Obsessive person that I am, twelve years ago when I reviewed all the myth and legend literature I could find on dragons, I created a database with 428 incidents of dragon contact over the course of several thousand years on six continents.  Noted in the database is the dragon appearance, country of origin, date of conflict, dragon’s lair, his or her weak spot, weapon used if there was a fight, assistants used if the hero required help, and the nature of the treasure the dragon might have been protecting.

Searching “bow and arrow,” I learn that eleven dragons were killed by an arrow (34 by sword), seven dragons lived in lakes (36 in caves), and that dogs assisted in the harassment of dragons on nine occasions.  More dragons were killed from blows to the head and throat than any other part of their bodies.  One dragon’s vulnerable spot was his butt.

One of the things that jumps out at me when clicking through the entries is how easily these “monsters” were dispatched.  Back when you could get bubonic plague, when half the children died before adulthood, when there were constant wars, disease, starvation, major dental issues and extended families living at home, stories of relatively easily vanquished monsters were no doubt appealing.

Not so today.  We live in a golden age of monsters.  They don’t go without taking lots of humans with them.

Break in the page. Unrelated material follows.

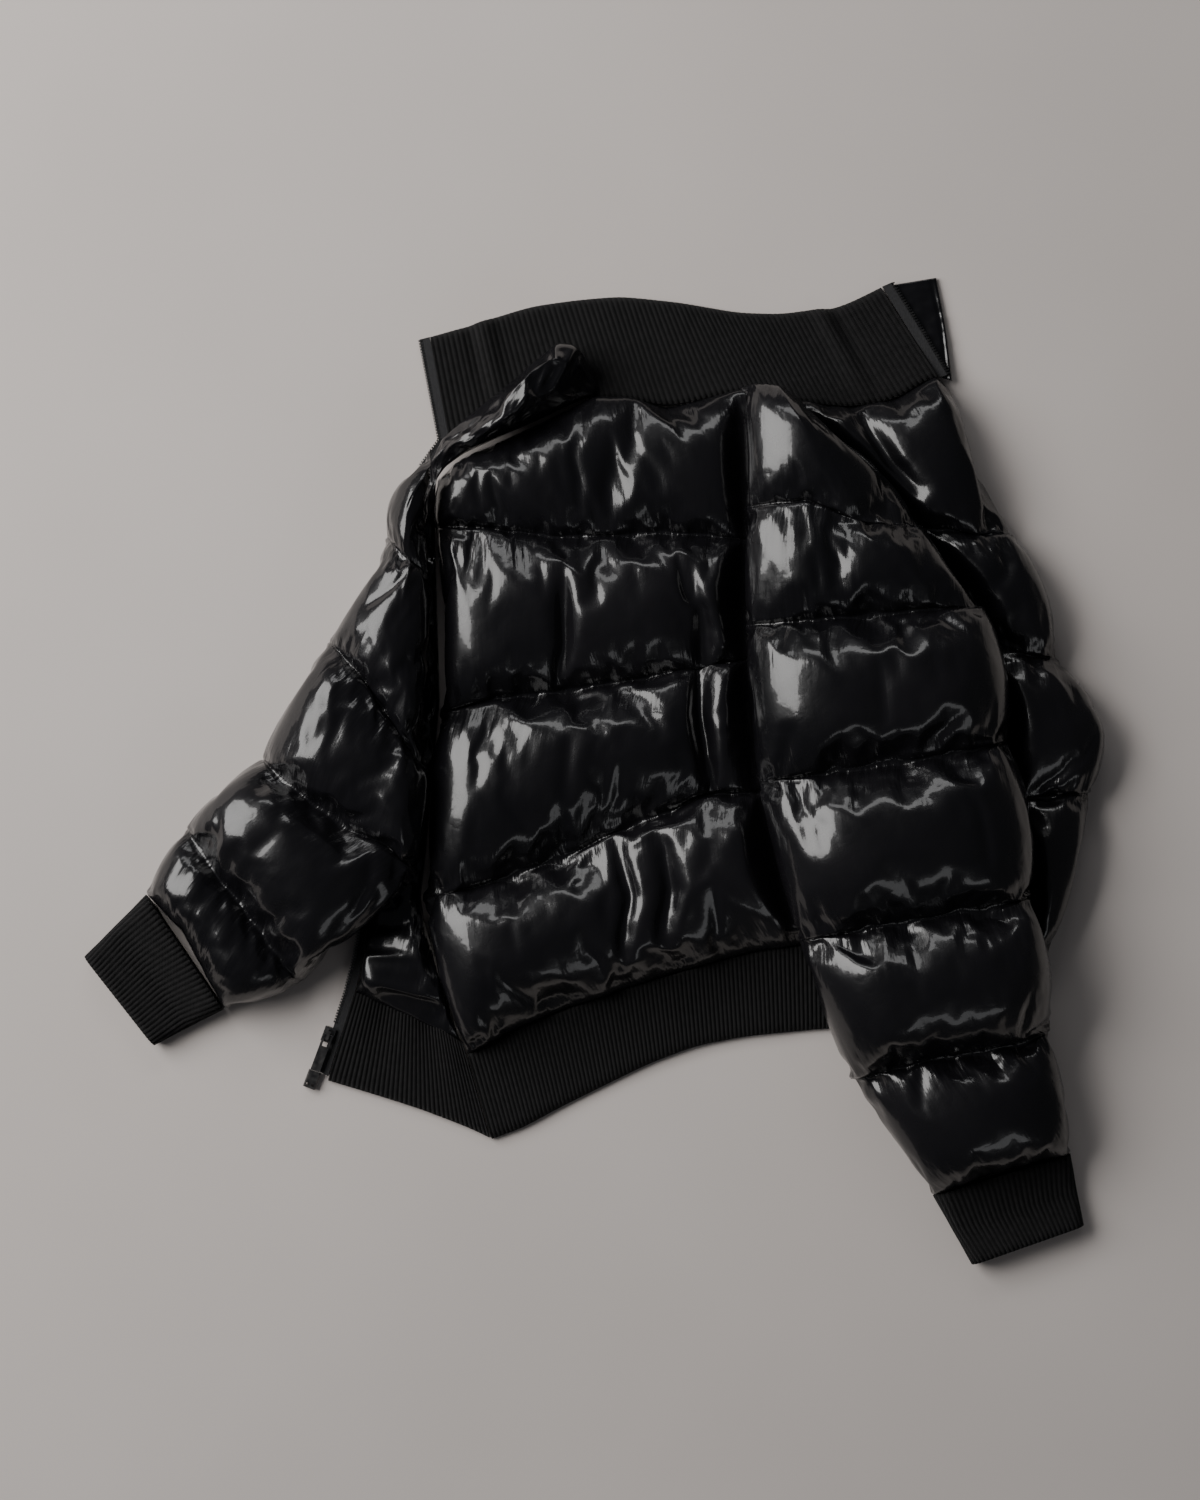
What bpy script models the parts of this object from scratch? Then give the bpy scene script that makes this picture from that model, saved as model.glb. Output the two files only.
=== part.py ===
"""A black quilted puffer jacket with a ribbed collar, hem and cuffs.

The jacket lies open on its lining with the back uppermost. The left sleeve is splayed out to
the side, the right sleeve is folded over the back, and both lie on what is below them.
Lengths are in millimetres here, and become metres when a mesh is made. X is to the right,
Y towards the collar and Z up, with the surface that the jacket lies on at Z = 0.
"""

from collections import namedtuple
from math import cos, hypot, pi, radians, sin, sqrt

import bmesh
import bpy
from mathutils import Matrix, Vector

MM = 0.001
SEAM_GAP = 0.3

# Heights above the surface.
PRESSED_TOP = 28.0        # back and right front where the right sleeve lies on them
FRONT_PRESSED_TOP = 20.0  # left front under the left sleeve
RIB_THICKNESS = 8.0       # the hem is a doubled rib knit
COLLAR_THICKNESS = 5.0
COLLAR_RISE = 8.0         # how far the neck seam lifts the collar
CUFF_WALL = 3.0
CUFF_END_HEIGHT = 18.0
CUFF_SEAM_HEIGHT = 22.0

# The zip.
TAPE_WIDTH = 8.0
TAPE_THICKNESS = 1.4
TAPE_LEVEL = 2.2
SLIDER_LENGTH = 12.0
SLIDER_WIDTH = 9.0
SLIDER_TOP = 6.4
PLATE = 1.4
ARCH_WIDTH = 2.4
ARCH_REACH = 4.4
ARCH_TOP = 10.4
PULL_LENGTH = 30.0
PULL_WIDTH = 7.6
PULL_THICKNESS = 1.5
PULL_BAR_RADIUS = 0.85
PULL_PIVOT_LEVEL = 7.6
SLOT_LENGTH = 9.5
SLOT_WIDTH = 3.8
BOX_LENGTH = 14.0
BOX_WIDTH = 10.0
BOX_TOP = 5.6

SLIDER_AT = (-207.5, -208.0)
BOX_AT = (-220.6, -243.2)

# One stitched seam of a quilted panel, and the padded channel that follows it.
# line: the seam from its left end to its right end; seam: its height;
# puff: the height of the channel after it; swell_left and swell_right: how far that
# channel's sides bow out (left is negative); steps: how many strips the channel is made of.
Seam = namedtuple("Seam", "line seam puff swell_left swell_right steps")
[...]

I’ve always thought Gene Roddenberry was best when a danger was diffused by taking the Enterprise and its heroes directly into the mouth of the beast instead of fighting or withdrawing.  Star Trek loved third options.  In myth and legends, humans either slew or withdrew from dragons.  I’m sure that on Star Trek, some third choice would have been uncovered.

Taming dragons, embracing the monster, is a storyline that has emerged more with time.  E.T. championed the concept.  That scripting keeps evolving.  And so now twin monster concepts accompany us on tube and screen: terrifying, civilization-eating titans balanced by the other as ally.

We are deep into the conceptual transition that involves each of us individually facing the truth that we ourselves, and our societies, are our own worst enemy and our best friend.  Monsters evocatively fleshing out both polarities help us to exercise our imaginations.  Imaginations exercised, we are empowered to make the choices and develop the strategies to make the changes necessary for a peaceful world.

If life were a movie, the monster has arrived.  The scientist has just told us she is pregnant.  Next move, ours.